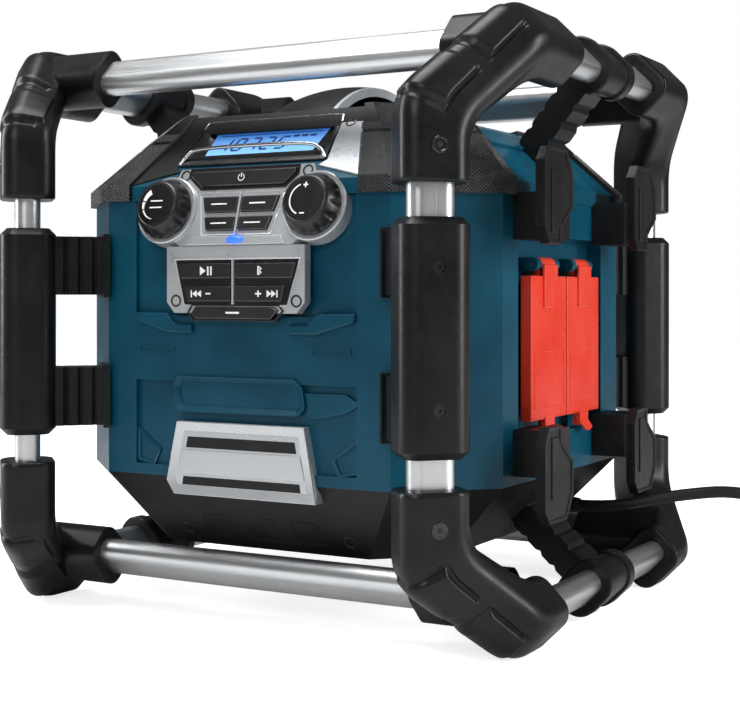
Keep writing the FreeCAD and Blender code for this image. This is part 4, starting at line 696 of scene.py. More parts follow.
def make_signs():
    """Generic signs: play and pause, a link, skip back and on, plus and minus, power, and
    plain bars."""
    for body, signs in FRONT_SIGNS.items():
        for name, outline in signs.items():
            mark(name, KEY_PLATE, outline, KEY_PROUD, body)
    for name, body, x, way in (("back", "seek_down_key", -36, 1), ("on", "seek_up_key", 38, -1)):
        for k in range(2):
            tip = x + way * k * 4
            arrow = [(tip, 248.8), (tip + way * 4, 251.4), (tip + way * 4, 246.2)]
            mark("sign_%s_%d" % (name, k), KEY_PLATE, arrow, KEY_PROUD, body)
        stop = box(x - way * 1.4, x - way * 0.4, 251.4, 246.2)
        mark("sign_%s_bar" % name, KEY_PLATE, stop, KEY_PROUD, body)
    inner, outer = 2.6 - 0.35, 2.6 + 0.35
    arc_mark("sign_power", (-2, 52.2), (inner, inner), (outer, outer), 125, 415, KEY_PROUD + 0.12,
             "power_key")
    mark("sign_power_bar", PANEL, box(-2.4, -1.6, 55.6, 52.4), KEY_PROUD, "power_key")
    for name, (x, up) in PANEL_SIGNS.items():
        mark("sign_" + name, PANEL, box(x - 7, x + 7, up + 0.5, up - 0.5), KEY_PROUD, name)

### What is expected
Set down the listing in full, keeping every word exactly as it is.

### Answer below
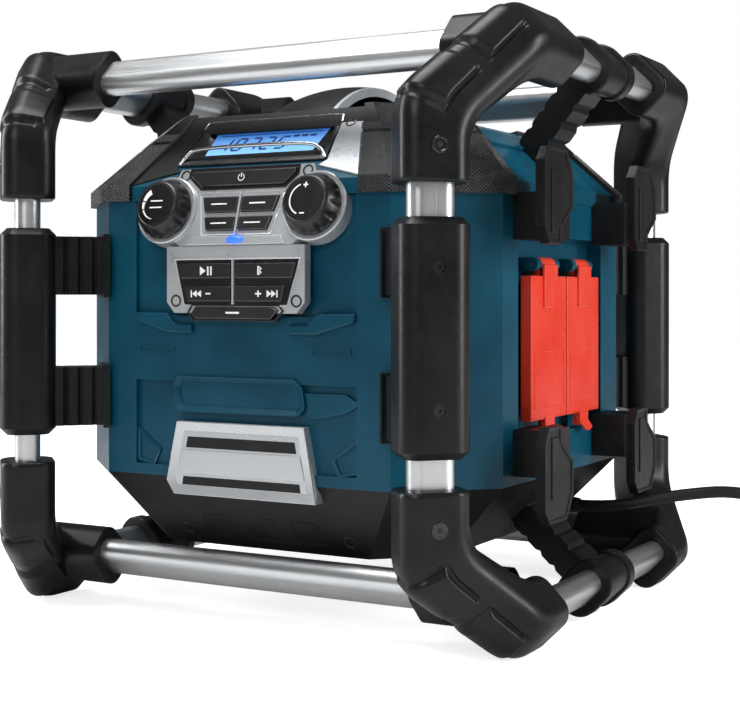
Keep writing the FreeCAD and Blender code for this image. This is part 4, starting at line 696 of scene.py. More parts follow.
def make_signs():
    """Generic signs: play and pause, a link, skip back and on, plus and minus, power, and
    plain bars."""
    for body, signs in FRONT_SIGNS.items():
        for name, outline in signs.items():
            mark(name, KEY_PLATE, outline, KEY_PROUD, body)
    for name, body, x, way in (("back", "seek_down_key", -36, 1), ("on", "seek_up_key", 38, -1)):
        for k in range(2):
            tip = x + way * k * 4
            arrow = [(tip, 248.8), (tip + way * 4, 251.4), (tip + way * 4, 246.2)]
            mark("sign_%s_%d" % (name, k), KEY_PLATE, arrow, KEY_PROUD, body)
        stop = box(x - way * 1.4, x - way * 0.4, 251.4, 246.2)
        mark("sign_%s_bar" % name, KEY_PLATE, stop, KEY_PROUD, body)
    inner, outer = 2.6 - 0.35, 2.6 + 0.35
    arc_mark("sign_power", (-2, 52.2), (inner, inner), (outer, outer), 125, 415, KEY_PROUD + 0.12,
             "power_key")
    mark("sign_power_bar", PANEL, box(-2.4, -1.6, 55.6, 52.4), KEY_PROUD, "power_key")
    for name, (x, up) in PANEL_SIGNS.items():
        mark("sign_" + name, PANEL, box(x - 7, x + 7, up + 0.5, up - 0.5), KEY_PROUD, name)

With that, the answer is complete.